I don’t have much of a problem getting Panamanians to understand what I’m trying to say even in my fractured butchering of their native tongue. The problem is ME understanding what they’re trying to say. At the risk of offending my Panamanian friends, Panamanians DON’T speak good Spanish. To my ear the average man-in-the-street Panamanian sounds like a shit salesmen with a mouth full of samples. They lop off the ends of their words with great abandon. Potrerillos ends up Potehrillo for example. Now, in their defense, I’m sure they’d be in the same situation if they were traveling around the U.S. where New Englanders drive cahs and hate those Castro fellers down in Cuber, and Texans drive around in pickemup trucks with gun racks in the rear windah padnah, or having someone in the Gentilly section of New Orleans telling them to wash up in the zinc.

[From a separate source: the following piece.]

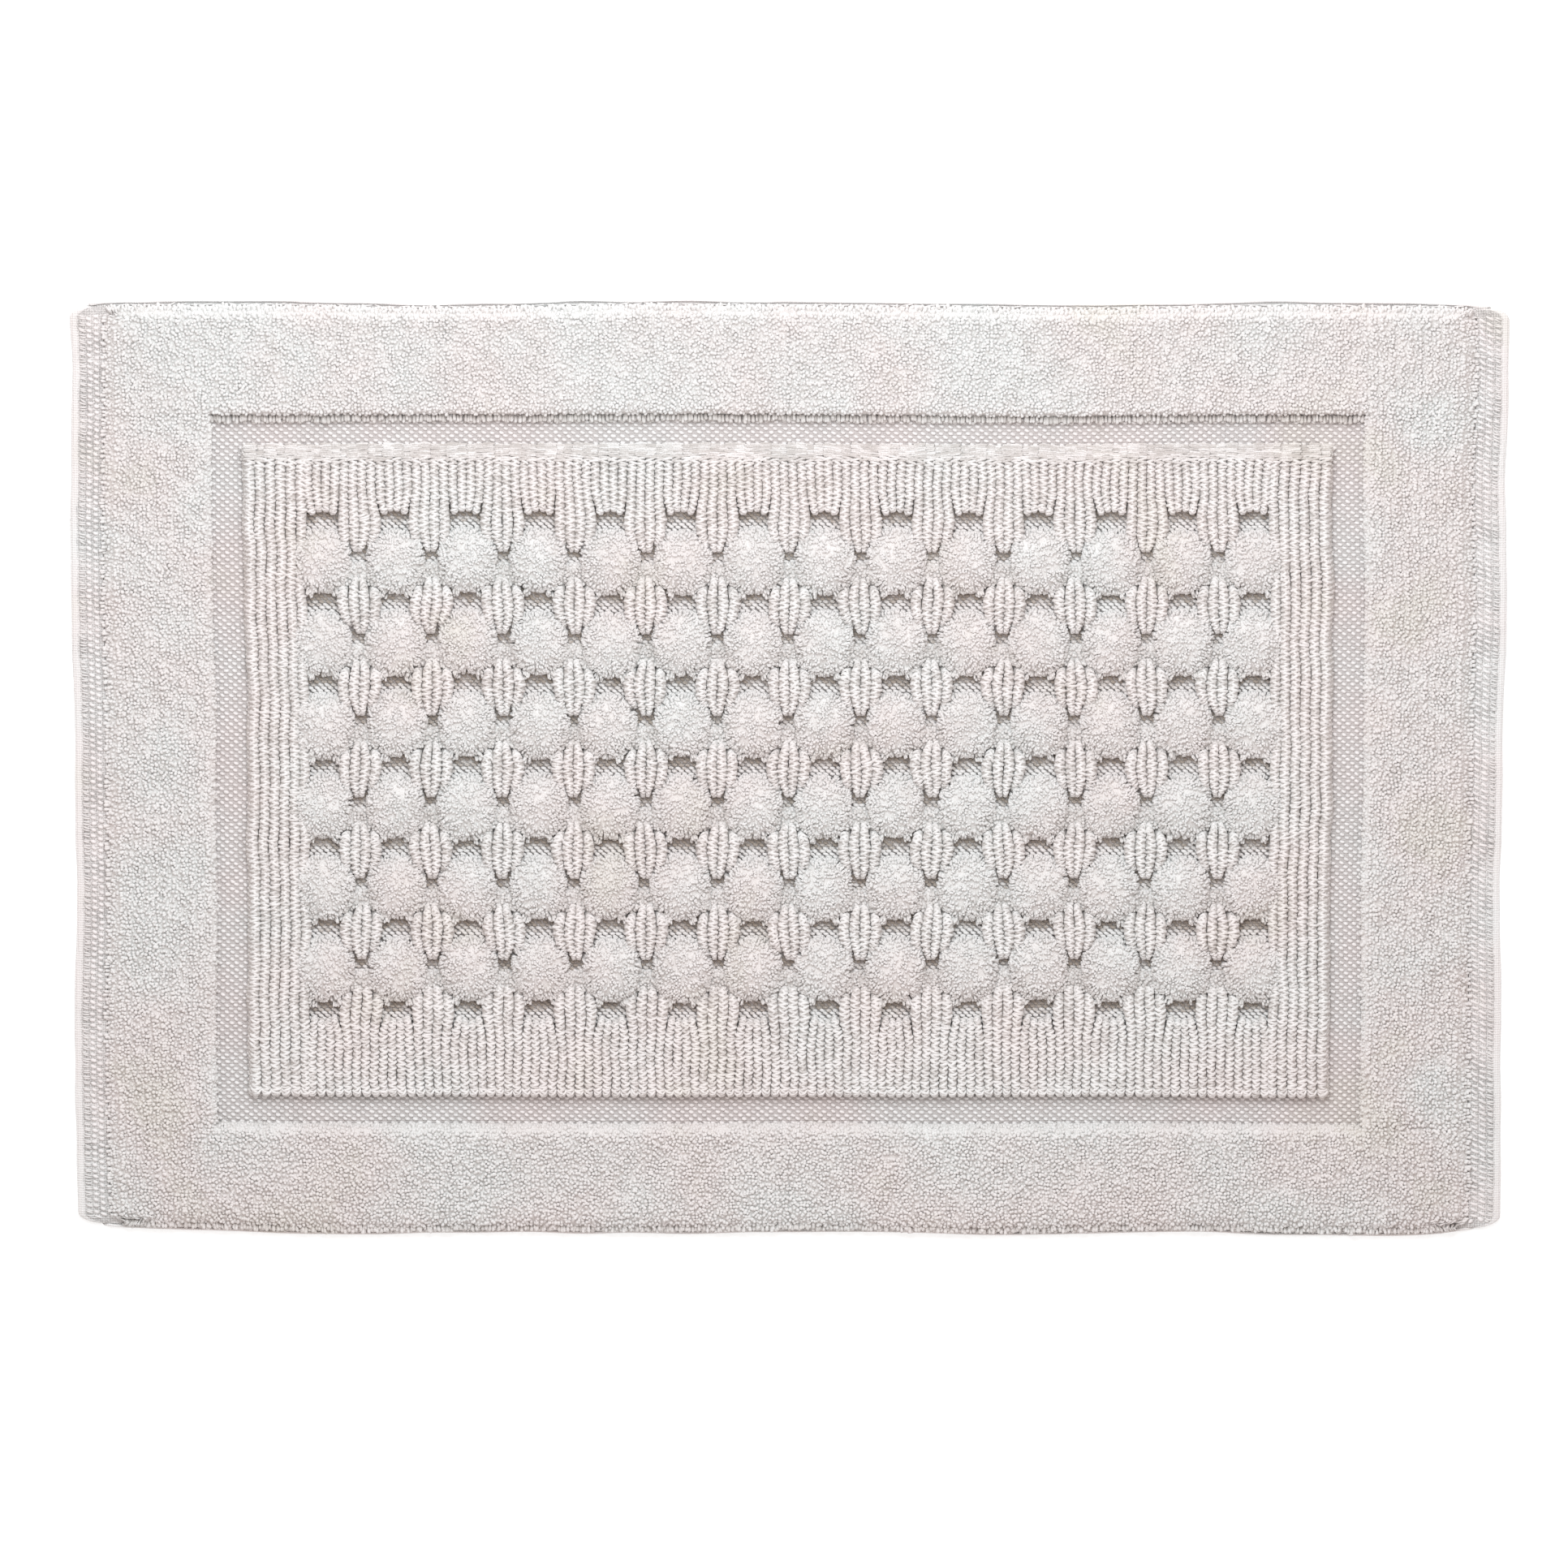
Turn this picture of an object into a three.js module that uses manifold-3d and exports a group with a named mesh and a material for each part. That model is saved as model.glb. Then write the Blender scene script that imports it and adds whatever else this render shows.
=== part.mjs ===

Trying to talk to someone in a language other than your own on the phone is one of the hardest things there is to do. I found that out in France where even after three years I dreaded having to talk to someone in French on the phone. You get no visual clues as to what the other person is trying to convey.
Another problem with the Panamanian’s use of the language is that they zip through a sentence as though they were being charged by the minute. I swear I listen to them talking to each other and I just KNOW the other person can’t understand one word in ten the speaker is saying so they do what I do which is simply smile and nod their head as if they do, indeed, understand speaker.
Yesterday morning, I met a remarkable man whose name I promptly forgot. He supervises the corn field below us and he came up to chat with me for a few moments. He speaks some English but our conversation was almost completely in Spanish. I find it exceptionally rude to speak English to people whose language I can use no matter how limited my facility with it might be. I felt the same way living in France. It came to the point where I felt uncomfortable speaking with the French in English even if they spoke it well themselves. When I told this gentleman that I had a problem understanding the Panamanian version of Spanish and the rapidity with which they spoke it he made a real effort to speak to me distinctly and slowly and I understood at least 95% of everything he said. One thing I’ve noticed in my journeys through foreign language encounters is after you ask someone to speak slowly they do so for a half dozen words or so before getting back up to speed and losing you again. But this gentleman had the ability to recognize the problem and to consciously moderate himself so we each had an enjoyable encounter. I hope to be able to spend more time with him in the future.
But I do digress, don’t I?
When I got to the breaker box I found that it had, in fact, been tripped. I reset it and coming back up the driveway I could see the lights in the kitchen sparkling through the windows. The first thing I did after turning on the computer was to grind up enough coffee so I’ll be able to brew up four cups without needing the grinder. Note to self: next trip to the grocery buy a small bag of ground coffee. Some day the electricity might be off longer than four cups-full.